Instruction: Please quote the material exactly, every line of it.

Saved entries:
"""
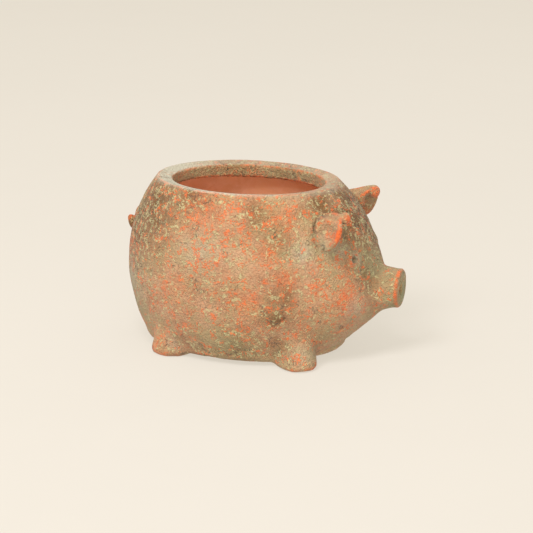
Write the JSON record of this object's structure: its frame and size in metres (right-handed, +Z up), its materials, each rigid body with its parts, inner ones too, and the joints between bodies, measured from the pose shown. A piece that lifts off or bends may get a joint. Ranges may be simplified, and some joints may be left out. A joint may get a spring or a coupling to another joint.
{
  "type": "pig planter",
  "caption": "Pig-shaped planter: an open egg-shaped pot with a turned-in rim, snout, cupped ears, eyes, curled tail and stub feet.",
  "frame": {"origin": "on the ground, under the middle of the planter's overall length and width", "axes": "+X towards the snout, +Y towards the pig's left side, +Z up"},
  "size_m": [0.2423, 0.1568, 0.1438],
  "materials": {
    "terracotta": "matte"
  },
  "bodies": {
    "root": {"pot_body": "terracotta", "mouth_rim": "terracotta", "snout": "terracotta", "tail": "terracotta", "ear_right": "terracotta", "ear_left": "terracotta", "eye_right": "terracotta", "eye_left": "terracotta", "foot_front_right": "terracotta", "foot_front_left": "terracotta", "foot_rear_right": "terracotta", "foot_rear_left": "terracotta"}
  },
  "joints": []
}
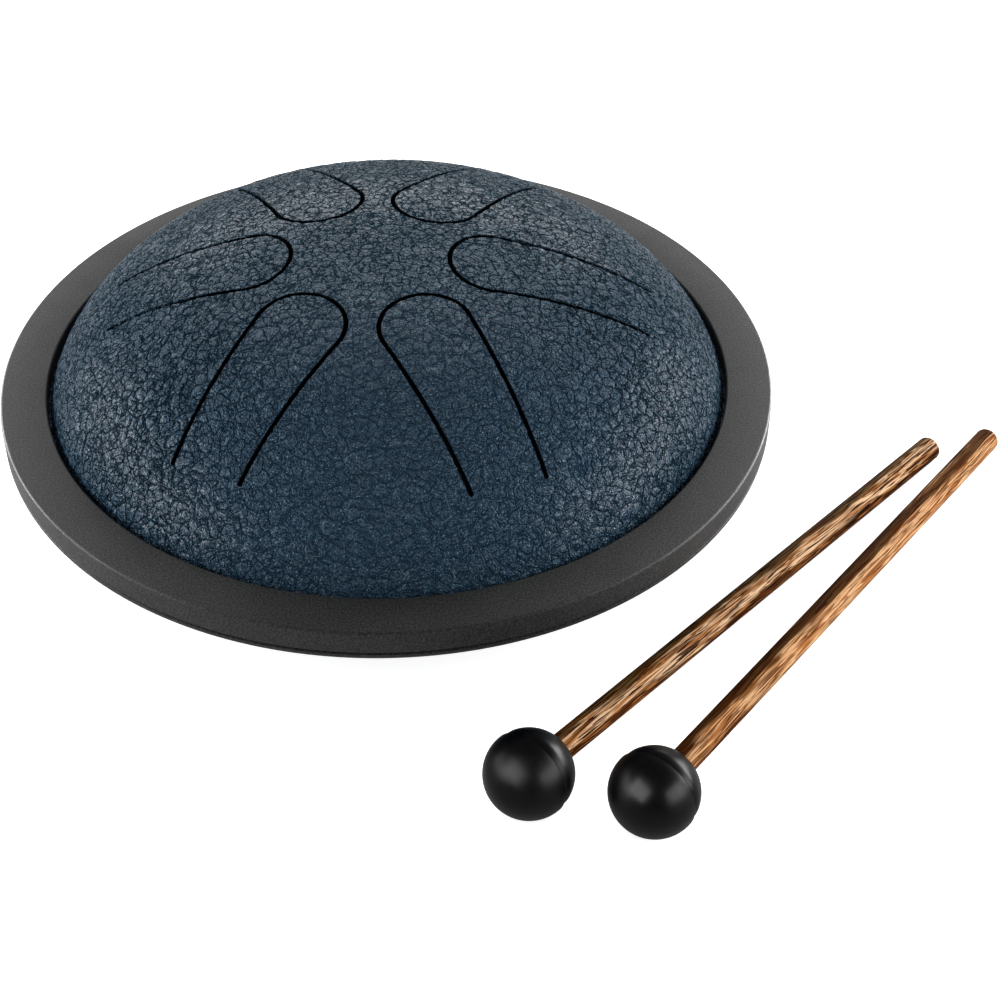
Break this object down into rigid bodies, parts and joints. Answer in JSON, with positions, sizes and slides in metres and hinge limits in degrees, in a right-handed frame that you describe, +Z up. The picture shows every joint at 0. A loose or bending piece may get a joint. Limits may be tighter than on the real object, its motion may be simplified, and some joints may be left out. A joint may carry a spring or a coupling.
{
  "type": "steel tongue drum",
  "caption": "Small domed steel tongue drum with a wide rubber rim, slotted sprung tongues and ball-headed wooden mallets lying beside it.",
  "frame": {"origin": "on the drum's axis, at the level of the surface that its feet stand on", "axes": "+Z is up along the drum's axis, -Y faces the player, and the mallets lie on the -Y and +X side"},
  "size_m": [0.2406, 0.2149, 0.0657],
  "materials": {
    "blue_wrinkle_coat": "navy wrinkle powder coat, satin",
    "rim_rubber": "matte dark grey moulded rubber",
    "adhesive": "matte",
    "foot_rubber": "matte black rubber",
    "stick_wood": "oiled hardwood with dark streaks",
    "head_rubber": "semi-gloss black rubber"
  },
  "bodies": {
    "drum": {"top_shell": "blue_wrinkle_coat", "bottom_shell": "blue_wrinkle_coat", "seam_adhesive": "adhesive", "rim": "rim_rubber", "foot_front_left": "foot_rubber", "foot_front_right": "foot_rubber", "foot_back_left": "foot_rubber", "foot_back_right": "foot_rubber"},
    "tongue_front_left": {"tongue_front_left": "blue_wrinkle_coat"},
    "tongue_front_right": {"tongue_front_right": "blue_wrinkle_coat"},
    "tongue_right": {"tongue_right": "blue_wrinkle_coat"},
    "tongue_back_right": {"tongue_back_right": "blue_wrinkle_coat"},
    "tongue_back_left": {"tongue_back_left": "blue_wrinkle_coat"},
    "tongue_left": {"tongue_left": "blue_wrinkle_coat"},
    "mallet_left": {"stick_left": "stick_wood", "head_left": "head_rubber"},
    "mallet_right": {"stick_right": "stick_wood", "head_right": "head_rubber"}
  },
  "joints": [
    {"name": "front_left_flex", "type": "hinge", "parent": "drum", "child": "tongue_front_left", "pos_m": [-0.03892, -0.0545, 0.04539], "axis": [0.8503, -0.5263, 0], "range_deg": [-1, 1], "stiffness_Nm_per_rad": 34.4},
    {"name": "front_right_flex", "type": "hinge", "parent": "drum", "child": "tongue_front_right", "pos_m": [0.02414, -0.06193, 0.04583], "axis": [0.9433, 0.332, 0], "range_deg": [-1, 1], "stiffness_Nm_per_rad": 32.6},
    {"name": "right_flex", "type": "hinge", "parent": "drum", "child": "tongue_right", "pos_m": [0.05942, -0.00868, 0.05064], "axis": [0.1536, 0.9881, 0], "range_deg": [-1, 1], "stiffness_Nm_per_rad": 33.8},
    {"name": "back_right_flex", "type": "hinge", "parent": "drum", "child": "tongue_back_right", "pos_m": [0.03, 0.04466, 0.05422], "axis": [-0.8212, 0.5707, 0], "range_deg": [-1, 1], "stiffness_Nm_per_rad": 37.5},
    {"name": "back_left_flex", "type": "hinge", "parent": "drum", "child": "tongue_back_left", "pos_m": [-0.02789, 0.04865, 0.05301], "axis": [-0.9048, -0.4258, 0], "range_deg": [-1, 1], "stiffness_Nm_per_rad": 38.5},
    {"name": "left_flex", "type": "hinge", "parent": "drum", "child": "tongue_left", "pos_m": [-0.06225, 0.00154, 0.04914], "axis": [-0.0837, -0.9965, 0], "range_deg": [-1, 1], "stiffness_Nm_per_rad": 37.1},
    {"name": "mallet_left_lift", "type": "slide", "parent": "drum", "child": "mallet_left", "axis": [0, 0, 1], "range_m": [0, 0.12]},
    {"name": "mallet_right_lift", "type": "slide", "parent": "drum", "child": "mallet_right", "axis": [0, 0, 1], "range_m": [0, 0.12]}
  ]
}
"""
Completed exercise:
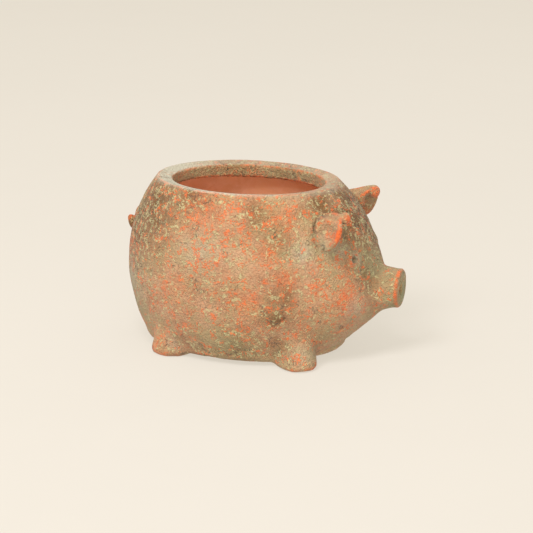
Write the JSON record of this object's structure: its frame and size in metres (right-handed, +Z up), its materials, each rigid body with its parts, inner ones too, and the joints between bodies, measured from the pose shown. A piece that lifts off or bends may get a joint. Ranges may be simplified, and some joints may be left out. A joint may get a spring or a coupling to another joint.
{
  "type": "pig planter",
  "caption": "Pig-shaped planter: an open egg-shaped pot with a turned-in rim, snout, cupped ears, eyes, curled tail and stub feet.",
  "frame": {"origin": "on the ground, under the middle of the planter's overall length and width", "axes": "+X towards the snout, +Y towards the pig's left side, +Z up"},
  "size_m": [0.2423, 0.1568, 0.1438],
  "materials": {
    "terracotta": "matte"
  },
  "bodies": {
    "root": {"pot_body": "terracotta", "mouth_rim": "terracotta", "snout": "terracotta", "tail": "terracotta", "ear_right": "terracotta", "ear_left": "terracotta", "eye_right": "terracotta", "eye_left": "terracotta", "foot_front_right": "terracotta", "foot_front_left": "terracotta", "foot_rear_right": "terracotta", "foot_rear_left": "terracotta"}
  },
  "joints": []
}
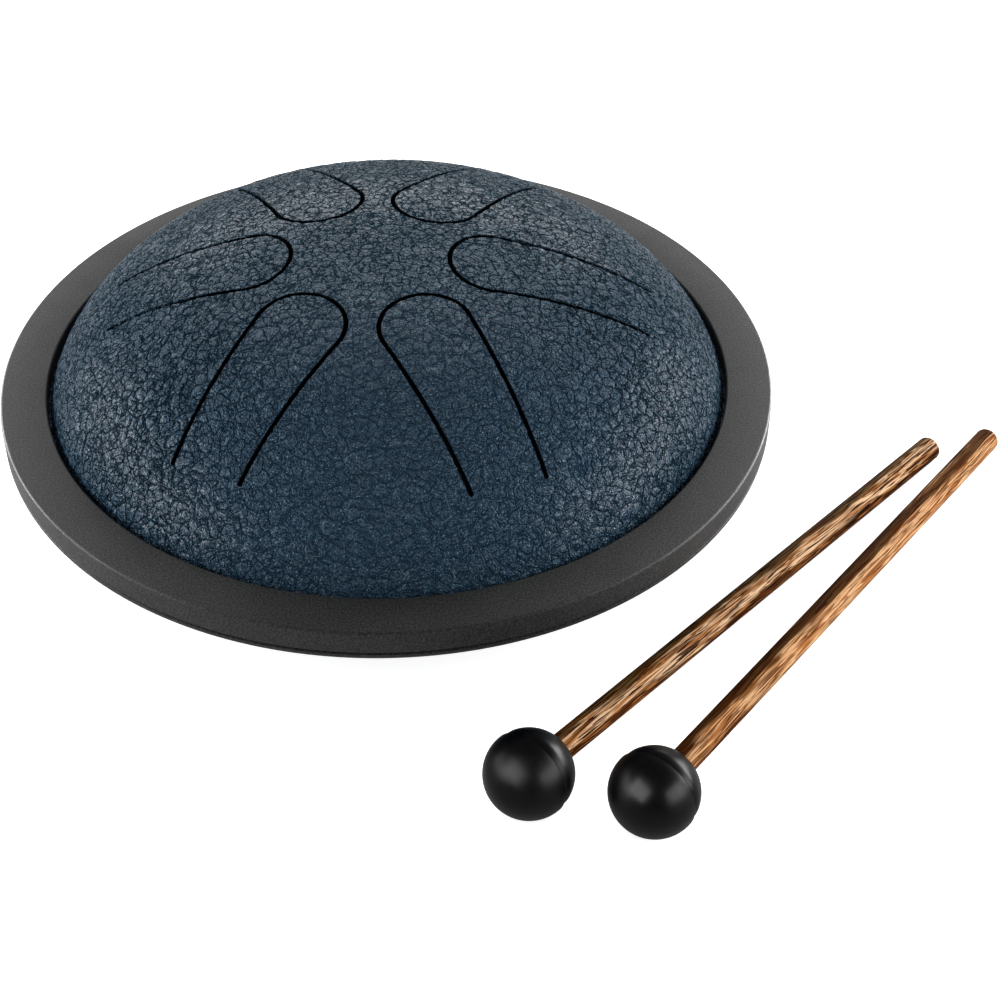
Break this object down into rigid bodies, parts and joints. Answer in JSON, with positions, sizes and slides in metres and hinge limits in degrees, in a right-handed frame that you describe, +Z up. The picture shows every joint at 0. A loose or bending piece may get a joint. Limits may be tighter than on the real object, its motion may be simplified, and some joints may be left out. A joint may carry a spring or a coupling.
{
  "type": "steel tongue drum",
  "caption": "Small domed steel tongue drum with a wide rubber rim, slotted sprung tongues and ball-headed wooden mallets lying beside it.",
  "frame": {"origin": "on the drum's axis, at the level of the surface that its feet stand on", "axes": "+Z is up along the drum's axis, -Y faces the player, and the mallets lie on the -Y and +X side"},
  "size_m": [0.2406, 0.2149, 0.0657],
  "materials": {
    "blue_wrinkle_coat": "navy wrinkle powder coat, satin",
    "rim_rubber": "matte dark grey moulded rubber",
    "adhesive": "matte",
    "foot_rubber": "matte black rubber",
    "stick_wood": "oiled hardwood with dark streaks",
    "head_rubber": "semi-gloss black rubber"
  },
  "bodies": {
    "drum": {"top_shell": "blue_wrinkle_coat", "bottom_shell": "blue_wrinkle_coat", "seam_adhesive": "adhesive", "rim": "rim_rubber", "foot_front_left": "foot_rubber", "foot_front_right": "foot_rubber", "foot_back_left": "foot_rubber", "foot_back_right": "foot_rubber"},
    "tongue_front_left": {"tongue_front_left": "blue_wrinkle_coat"},
    "tongue_front_right": {"tongue_front_right": "blue_wrinkle_coat"},
    "tongue_right": {"tongue_right": "blue_wrinkle_coat"},
    "tongue_back_right": {"tongue_back_right": "blue_wrinkle_coat"},
    "tongue_back_left": {"tongue_back_left": "blue_wrinkle_coat"},
    "tongue_left": {"tongue_left": "blue_wrinkle_coat"},
    "mallet_left": {"stick_left": "stick_wood", "head_left": "head_rubber"},
    "mallet_right": {"stick_right": "stick_wood", "head_right": "head_rubber"}
  },
  "joints": [
    {"name": "front_left_flex", "type": "hinge", "parent": "drum", "child": "tongue_front_left", "pos_m": [-0.03892, -0.0545, 0.04539], "axis": [0.8503, -0.5263, 0], "range_deg": [-1, 1], "stiffness_Nm_per_rad": 34.4},
    {"name": "front_right_flex", "type": "hinge", "parent": "drum", "child": "tongue_front_right", "pos_m": [0.02414, -0.06193, 0.04583], "axis": [0.9433, 0.332, 0], "range_deg": [-1, 1], "stiffness_Nm_per_rad": 32.6},
    {"name": "right_flex", "type": "hinge", "parent": "drum", "child": "tongue_right", "pos_m": [0.05942, -0.00868, 0.05064], "axis": [0.1536, 0.9881, 0], "range_deg": [-1, 1], "stiffness_Nm_per_rad": 33.8},
    {"name": "back_right_flex", "type": "hinge", "parent": "drum", "child": "tongue_back_right", "pos_m": [0.03, 0.04466, 0.05422], "axis": [-0.8212, 0.5707, 0], "range_deg": [-1, 1], "stiffness_Nm_per_rad": 37.5},
    {"name": "back_left_flex", "type": "hinge", "parent": "drum", "child": "tongue_back_left", "pos_m": [-0.02789, 0.04865, 0.05301], "axis": [-0.9048, -0.4258, 0], "range_deg": [-1, 1], "stiffness_Nm_per_rad": 38.5},
    {"name": "left_flex", "type": "hinge", "parent": "drum", "child": "tongue_left", "pos_m": [-0.06225, 0.00154, 0.04914], "axis": [-0.0837, -0.9965, 0], "range_deg": [-1, 1], "stiffness_Nm_per_rad": 37.1},
    {"name": "mallet_left_lift", "type": "slide", "parent": "drum", "child": "mallet_left", "axis": [0, 0, 1], "range_m": [0, 0.12]},
    {"name": "mallet_right_lift", "type": "slide", "parent": "drum", "child": "mallet_right", "axis": [0, 0, 1], "range_m": [0, 0.12]}
  ]
}